Gender, Sexuality, and Identity

Ziggy Stardust's most profound cultural impact was on attitudes toward gender and sexuality. At a time when homosexuality had been decriminalised in England for only five years, Bowie presented a character who was explicitly androgynous, openly bisexual (in the context of the performance), and gloriously unconcerned with conventional gender presentation. The casually draped arm around guitarist Mick Ronson during the Top of the Popsperformance of “Starman” was a gesture of radical intimacy that challenged the heteronormative assumptions of mainstream television.

For countless young people, particularly those questioning their own sexual or gender identity, Ziggy provided a model of possibility. The character demonstrated that deviation from gender norms could be a source of beauty and power rather than shame. This influence has been acknowledged by artists ranging from Boy George and Annie Lennox to Lady Gaga and non-binary performers of the twenty-first century, all of whom cite Bowie's Ziggy era as foundational to their own understanding of identity as performance.
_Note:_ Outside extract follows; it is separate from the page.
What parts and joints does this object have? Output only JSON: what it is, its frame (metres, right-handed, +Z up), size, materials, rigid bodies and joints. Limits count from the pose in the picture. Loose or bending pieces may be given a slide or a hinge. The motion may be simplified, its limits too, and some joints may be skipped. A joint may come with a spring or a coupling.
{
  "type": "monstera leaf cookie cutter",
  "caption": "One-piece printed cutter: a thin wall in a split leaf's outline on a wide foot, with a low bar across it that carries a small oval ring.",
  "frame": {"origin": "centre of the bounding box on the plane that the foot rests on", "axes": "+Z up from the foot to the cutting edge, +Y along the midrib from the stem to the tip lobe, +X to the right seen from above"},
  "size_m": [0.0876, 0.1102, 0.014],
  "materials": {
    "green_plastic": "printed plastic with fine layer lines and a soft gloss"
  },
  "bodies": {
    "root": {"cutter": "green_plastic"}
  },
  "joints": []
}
Fashion and Visual Culture

The visual language of Ziggy Stardust has permeated fashion and design since 1972. The costumes designed by Kansai Yamamoto — the quilted bodysuits, the platform boots, the kabuki-inspired robes — introduced Japanese avant-garde fashion to Western popular culture and established the principle that rock-and-roll costuming could be high art. The flame-red mullet, the lightning bolt face paint from the Aladdin Sane cover (often associated with Ziggy in the popular imagination), and the platform boots have become permanently embedded in the visual vocabulary of popular culture.
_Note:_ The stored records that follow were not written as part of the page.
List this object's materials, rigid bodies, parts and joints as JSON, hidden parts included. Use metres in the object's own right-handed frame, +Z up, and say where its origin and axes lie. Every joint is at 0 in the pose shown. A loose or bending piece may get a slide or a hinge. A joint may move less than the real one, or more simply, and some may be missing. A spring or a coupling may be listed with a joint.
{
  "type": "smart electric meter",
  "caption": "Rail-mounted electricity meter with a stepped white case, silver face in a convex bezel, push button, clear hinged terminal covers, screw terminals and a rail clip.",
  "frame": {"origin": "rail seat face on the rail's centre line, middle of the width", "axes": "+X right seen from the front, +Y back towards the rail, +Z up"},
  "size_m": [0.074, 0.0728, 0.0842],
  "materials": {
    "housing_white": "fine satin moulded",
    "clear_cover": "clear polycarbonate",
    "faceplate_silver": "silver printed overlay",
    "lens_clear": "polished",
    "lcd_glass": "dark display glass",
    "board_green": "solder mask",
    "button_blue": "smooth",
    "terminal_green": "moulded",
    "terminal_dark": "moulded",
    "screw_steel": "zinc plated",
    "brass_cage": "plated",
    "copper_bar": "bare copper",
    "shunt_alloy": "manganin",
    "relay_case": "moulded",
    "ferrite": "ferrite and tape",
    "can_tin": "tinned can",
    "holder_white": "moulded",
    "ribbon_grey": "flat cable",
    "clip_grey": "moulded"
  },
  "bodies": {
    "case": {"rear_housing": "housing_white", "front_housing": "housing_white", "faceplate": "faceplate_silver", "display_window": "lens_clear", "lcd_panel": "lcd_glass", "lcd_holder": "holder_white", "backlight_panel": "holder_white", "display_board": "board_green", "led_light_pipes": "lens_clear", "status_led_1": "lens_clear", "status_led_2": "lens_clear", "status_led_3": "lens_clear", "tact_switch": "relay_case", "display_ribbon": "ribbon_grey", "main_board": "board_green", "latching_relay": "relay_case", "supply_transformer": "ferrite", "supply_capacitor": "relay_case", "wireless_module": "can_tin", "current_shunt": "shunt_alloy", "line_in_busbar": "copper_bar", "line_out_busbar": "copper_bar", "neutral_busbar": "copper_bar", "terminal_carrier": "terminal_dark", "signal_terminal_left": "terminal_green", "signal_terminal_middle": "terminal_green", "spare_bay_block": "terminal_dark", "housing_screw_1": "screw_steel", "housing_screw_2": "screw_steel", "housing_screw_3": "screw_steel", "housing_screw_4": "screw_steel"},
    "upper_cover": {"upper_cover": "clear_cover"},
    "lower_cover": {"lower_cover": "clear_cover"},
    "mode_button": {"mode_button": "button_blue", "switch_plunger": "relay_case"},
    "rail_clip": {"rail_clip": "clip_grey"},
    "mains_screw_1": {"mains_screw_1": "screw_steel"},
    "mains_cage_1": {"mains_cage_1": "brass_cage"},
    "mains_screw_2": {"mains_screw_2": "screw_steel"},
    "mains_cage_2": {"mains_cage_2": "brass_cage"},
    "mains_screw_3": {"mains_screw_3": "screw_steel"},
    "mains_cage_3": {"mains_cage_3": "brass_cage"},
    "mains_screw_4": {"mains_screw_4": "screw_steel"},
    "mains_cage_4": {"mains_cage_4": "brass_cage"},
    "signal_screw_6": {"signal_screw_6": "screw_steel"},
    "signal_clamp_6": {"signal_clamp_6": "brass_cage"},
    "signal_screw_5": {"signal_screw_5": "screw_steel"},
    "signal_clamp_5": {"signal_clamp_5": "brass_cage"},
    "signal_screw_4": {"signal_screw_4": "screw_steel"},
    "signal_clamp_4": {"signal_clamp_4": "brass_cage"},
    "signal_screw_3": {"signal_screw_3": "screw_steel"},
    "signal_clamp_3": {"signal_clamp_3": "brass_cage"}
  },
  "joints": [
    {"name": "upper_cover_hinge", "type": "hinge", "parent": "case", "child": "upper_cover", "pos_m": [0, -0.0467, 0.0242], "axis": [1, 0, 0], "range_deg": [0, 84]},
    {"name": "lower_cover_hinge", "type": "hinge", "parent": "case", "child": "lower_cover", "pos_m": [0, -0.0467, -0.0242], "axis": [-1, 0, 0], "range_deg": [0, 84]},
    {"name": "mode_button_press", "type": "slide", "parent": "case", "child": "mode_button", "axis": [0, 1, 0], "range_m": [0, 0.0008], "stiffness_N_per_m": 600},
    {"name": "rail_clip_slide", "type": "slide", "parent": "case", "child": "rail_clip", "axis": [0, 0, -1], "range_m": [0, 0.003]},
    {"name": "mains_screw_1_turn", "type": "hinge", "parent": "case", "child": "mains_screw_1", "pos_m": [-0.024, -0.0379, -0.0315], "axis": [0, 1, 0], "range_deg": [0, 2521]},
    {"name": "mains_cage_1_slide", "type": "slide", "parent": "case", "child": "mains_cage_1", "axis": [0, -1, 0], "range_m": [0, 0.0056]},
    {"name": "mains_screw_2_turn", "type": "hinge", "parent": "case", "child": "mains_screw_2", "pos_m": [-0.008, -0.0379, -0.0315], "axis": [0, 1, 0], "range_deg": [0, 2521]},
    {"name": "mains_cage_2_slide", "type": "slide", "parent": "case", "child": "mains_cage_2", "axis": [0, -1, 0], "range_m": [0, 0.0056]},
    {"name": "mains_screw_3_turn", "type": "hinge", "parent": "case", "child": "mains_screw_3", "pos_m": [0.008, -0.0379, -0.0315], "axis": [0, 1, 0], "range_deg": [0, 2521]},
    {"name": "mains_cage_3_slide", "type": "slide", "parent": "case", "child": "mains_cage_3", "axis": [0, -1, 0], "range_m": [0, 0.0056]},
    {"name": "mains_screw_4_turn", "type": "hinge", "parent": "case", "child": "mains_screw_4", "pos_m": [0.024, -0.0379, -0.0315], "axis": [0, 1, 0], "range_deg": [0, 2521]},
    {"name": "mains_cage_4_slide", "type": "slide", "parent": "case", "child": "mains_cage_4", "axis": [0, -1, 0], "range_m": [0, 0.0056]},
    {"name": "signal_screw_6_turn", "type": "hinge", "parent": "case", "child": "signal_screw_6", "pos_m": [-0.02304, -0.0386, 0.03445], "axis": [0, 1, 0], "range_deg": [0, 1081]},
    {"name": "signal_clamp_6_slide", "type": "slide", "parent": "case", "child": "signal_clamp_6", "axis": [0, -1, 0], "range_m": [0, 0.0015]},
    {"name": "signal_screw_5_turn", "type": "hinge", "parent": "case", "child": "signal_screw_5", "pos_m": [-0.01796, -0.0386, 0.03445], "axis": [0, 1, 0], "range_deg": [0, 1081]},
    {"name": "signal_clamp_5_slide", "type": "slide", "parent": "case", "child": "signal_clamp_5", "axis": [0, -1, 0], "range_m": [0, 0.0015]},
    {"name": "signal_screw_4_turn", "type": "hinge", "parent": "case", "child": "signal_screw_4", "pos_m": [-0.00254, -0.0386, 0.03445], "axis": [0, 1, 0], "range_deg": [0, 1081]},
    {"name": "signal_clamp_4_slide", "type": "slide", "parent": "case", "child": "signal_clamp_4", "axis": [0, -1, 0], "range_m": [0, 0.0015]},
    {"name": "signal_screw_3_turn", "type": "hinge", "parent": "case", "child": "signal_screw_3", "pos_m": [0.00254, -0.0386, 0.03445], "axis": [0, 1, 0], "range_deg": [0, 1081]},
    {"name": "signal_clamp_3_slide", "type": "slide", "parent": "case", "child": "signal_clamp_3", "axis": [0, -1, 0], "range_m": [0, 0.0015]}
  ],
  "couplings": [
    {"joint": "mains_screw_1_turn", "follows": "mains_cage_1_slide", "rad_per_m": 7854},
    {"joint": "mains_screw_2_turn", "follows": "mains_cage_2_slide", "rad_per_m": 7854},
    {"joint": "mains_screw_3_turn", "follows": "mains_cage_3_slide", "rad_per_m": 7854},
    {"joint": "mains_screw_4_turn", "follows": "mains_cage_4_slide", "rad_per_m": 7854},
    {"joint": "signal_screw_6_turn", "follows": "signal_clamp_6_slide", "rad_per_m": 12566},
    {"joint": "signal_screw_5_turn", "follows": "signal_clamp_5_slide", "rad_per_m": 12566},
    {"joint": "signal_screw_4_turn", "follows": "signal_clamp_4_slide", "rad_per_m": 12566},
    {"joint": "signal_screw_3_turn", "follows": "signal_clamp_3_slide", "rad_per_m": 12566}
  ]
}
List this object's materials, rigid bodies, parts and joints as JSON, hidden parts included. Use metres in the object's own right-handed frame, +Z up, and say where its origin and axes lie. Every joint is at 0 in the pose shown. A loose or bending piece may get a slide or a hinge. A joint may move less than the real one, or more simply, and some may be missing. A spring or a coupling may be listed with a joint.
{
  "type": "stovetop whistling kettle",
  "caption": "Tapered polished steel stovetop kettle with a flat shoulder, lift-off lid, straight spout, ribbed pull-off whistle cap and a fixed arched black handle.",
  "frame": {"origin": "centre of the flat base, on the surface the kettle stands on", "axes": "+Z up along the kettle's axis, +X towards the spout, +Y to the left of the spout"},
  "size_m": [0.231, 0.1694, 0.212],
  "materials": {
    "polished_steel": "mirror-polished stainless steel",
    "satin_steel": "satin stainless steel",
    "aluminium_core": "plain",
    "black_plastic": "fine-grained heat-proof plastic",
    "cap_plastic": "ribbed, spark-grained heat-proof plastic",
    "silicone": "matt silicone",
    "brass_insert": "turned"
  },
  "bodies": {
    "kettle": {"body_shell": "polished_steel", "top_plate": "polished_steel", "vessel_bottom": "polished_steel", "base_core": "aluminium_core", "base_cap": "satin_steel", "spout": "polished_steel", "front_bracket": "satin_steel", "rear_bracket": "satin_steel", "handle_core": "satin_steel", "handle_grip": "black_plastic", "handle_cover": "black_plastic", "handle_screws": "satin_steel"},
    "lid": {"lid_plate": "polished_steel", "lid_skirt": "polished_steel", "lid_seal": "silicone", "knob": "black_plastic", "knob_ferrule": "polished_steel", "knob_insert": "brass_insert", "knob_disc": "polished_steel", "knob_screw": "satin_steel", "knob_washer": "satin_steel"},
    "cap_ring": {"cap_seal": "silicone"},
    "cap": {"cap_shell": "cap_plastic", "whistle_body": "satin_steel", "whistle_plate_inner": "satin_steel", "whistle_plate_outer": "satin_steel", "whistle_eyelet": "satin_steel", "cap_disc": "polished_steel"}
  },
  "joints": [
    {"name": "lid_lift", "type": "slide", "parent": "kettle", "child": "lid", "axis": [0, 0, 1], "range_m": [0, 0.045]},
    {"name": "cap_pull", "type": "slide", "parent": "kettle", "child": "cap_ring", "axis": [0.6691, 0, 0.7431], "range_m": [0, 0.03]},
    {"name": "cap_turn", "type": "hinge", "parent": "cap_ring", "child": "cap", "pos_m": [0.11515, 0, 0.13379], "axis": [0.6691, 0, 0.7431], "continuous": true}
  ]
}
The album artwork, photography by Brian Ward, and the visual documentation of the live performances established a new standard for the integration of music and visual art. Ziggy proved that a musician's visual presentation could be as carefully crafted and culturally significant as the music itself — a principle that would define the music video era of the 1980s and continues to inform contemporary pop culture.

Musical and Performative Legacy

Musically, the Ziggy Stardust album demonstrated that commercial rock music could be conceptually ambitious without sacrificing accessibility. Its fusion of hard rock, science fiction, and theatrical performance created a template that has been endlessly replicated and adapted. The concept of the fully realised fictional alter ego has been adopted by artists from Kiss and Alice Cooper to Gorillaz and Tyler, the Creator, while the album's narrative ambition anticipated the concept albums and rock operas that proliferated throughout the 1970s.
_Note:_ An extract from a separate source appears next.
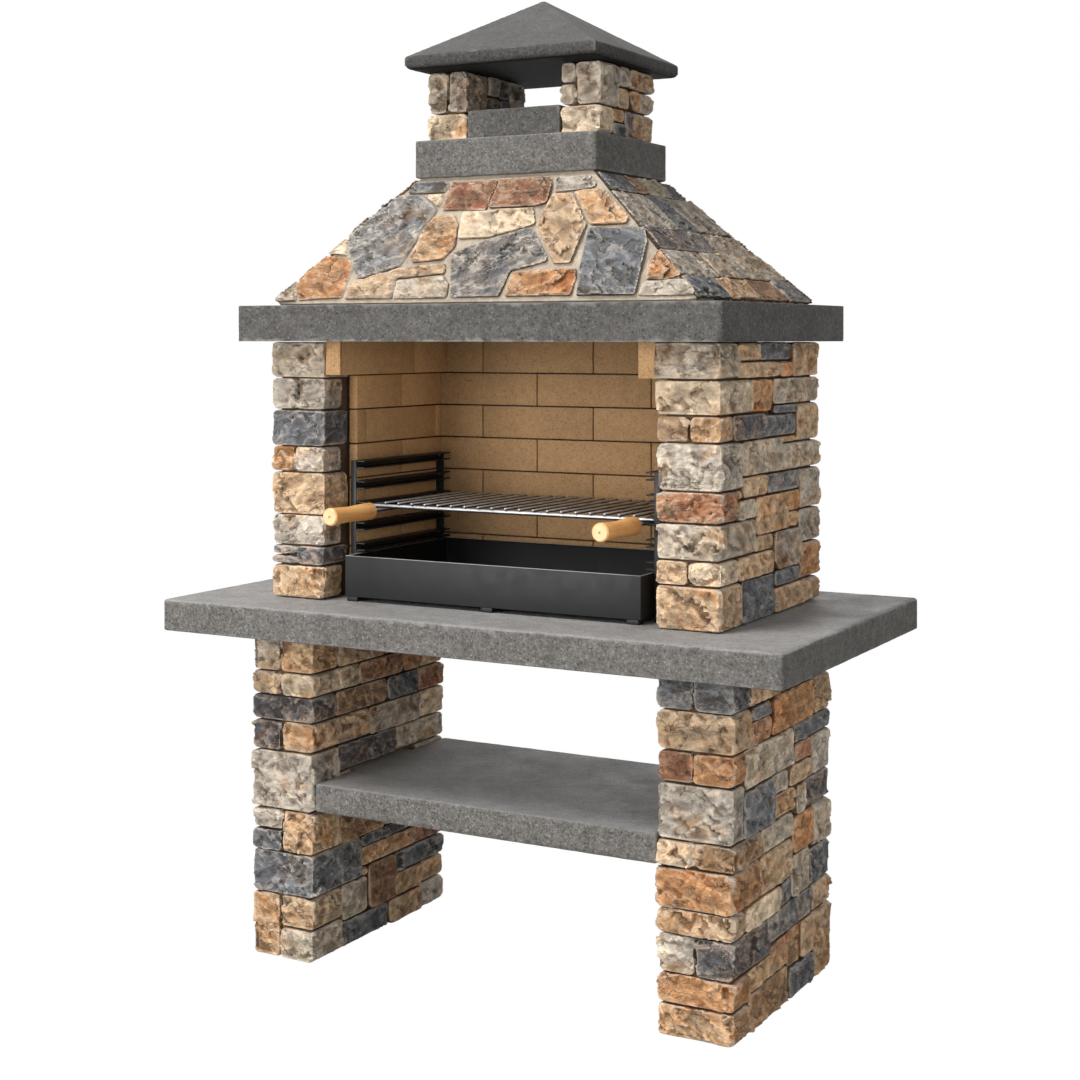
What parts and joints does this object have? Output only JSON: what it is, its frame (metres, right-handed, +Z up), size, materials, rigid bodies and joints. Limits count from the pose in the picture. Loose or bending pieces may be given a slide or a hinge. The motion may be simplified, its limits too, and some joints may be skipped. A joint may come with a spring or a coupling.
{
  "type": "masonry barbecue",
  "caption": "Free-standing masonry barbecue with stone-clad pillars, concrete worktop and shelf, firebrick hearth, chimney hood, sliding grill and charcoal tray.",
  "frame": {"origin": "on the floor, under the middle of the worktop", "axes": "+Z up, front and handles towards -Y, +X to the right as seen from the front"},
  "size_m": [1.5, 0.85, 2.184],
  "materials": {
    "concrete": "cast concrete, dark grey, matt",
    "mortar": "rough mortar",
    "stone": "split natural stone, tan to blue-grey",
    "flagstone": "split flagstone, rust to blue-grey",
    "firebrick": "smooth tan firebrick",
    "black_steel": "matt black paint",
    "bright_steel": "bright plated steel",
    "beech": "clear varnished turned wood"
  },
  "bodies": {
    "masonry": {"worktop": "concrete", "shelf": "concrete", "lower_left_core": "mortar", "lower_right_core": "mortar", "lower_left_front_blocks": "stone", "lower_left_back_blocks": "stone", "lower_left_outer_facing": "stone", "lower_left_inner_facing": "stone", "lower_right_front_blocks": "stone", "lower_right_back_blocks": "stone", "lower_right_outer_facing": "stone", "lower_right_inner_facing": "stone", "upper_left_core": "mortar", "upper_right_core": "mortar", "upper_left_front_blocks": "stone", "upper_left_back_blocks": "stone", "upper_left_facing": "stone", "upper_right_front_blocks": "stone", "upper_right_back_blocks": "stone", "upper_right_facing": "stone", "rear_wall": "concrete", "back_firebricks": "firebrick", "left_firebricks": "firebrick", "right_firebricks": "firebrick", "left_corbel_bricks": "firebrick", "right_corbel_bricks": "firebrick", "hood_slab": "concrete", "hood_shell": "mortar", "front_flagstones": "flagstone", "back_flagstones": "flagstone", "left_flagstones": "flagstone", "right_flagstones": "flagstone", "chimney_slab": "concrete", "left_pier_core": "mortar", "right_pier_core": "mortar", "left_pier_blocks": "stone", "right_pier_blocks": "stone", "left_pier_facing": "stone", "right_pier_facing": "stone", "front_sill": "concrete", "back_sill": "concrete", "chimney_cap": "concrete", "left_rail_posts": "black_steel", "right_rail_posts": "black_steel", "left_rails": "black_steel", "right_rails": "black_steel", "rail_bolts": "bright_steel"},
    "grill": {"grill_frame": "bright_steel", "grill_bars": "bright_steel", "left_handle_rod": "bright_steel", "right_handle_rod": "bright_steel", "left_handle": "beech", "right_handle": "beech"},
    "tray": {"charcoal_tray": "black_steel", "tray_feet": "black_steel"}
  },
  "joints": [
    {"name": "grill_slide", "type": "slide", "parent": "masonry", "child": "grill", "axis": [0, -1, 0], "range_m": [0, 0.25]},
    {"name": "tray_slide", "type": "slide", "parent": "masonry", "child": "tray", "axis": [0, -1, 0], "range_m": [0, 0.3]}
  ]
}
The Spiders from Mars— Ronson, bassist Trevor Bolder, and drummer Mick “Woody” Woodmansey — established a band dynamic that balanced virtuosic musicianship with theatrical showmanship. Ronson's combination of technical brilliance and visual flamboyance set a new standard for the role of the rock guitarist, while the band's collective visual identity demonstrated that the alter-ego concept could extend beyond the frontman to encompass an entire ensemble.

Enduring Influence Across Generations

More than five decades after Ziggy's first appearance, the character's cultural influence shows no sign of diminishing. Each successive generation of artists, designers, and performers discovers in Ziggy a precedent for their own explorations of identity, gender, and the boundaries of artistic expression. The character's enduring power lies in its fundamental proposition: that identity is not fixed but fluid, not given but created, not a prison but a stage on which infinite possibilities can be performed.

The David Bowie Isexhibition, which toured internationally from 2013 to 2018, devoted substantial attention to the Ziggy era, confirming its centrality to Bowie's artistic legacy. In an age of social media, selfie culture, and fluid gender identity, the questions that Ziggy Stardust raised about the nature of the self — questions about authenticity, performance, and the masks we choose to wear — have become more relevant, not less. Ziggy was ahead of his time precisely because his time had not yet arrived; it may, in fact, be arriving now.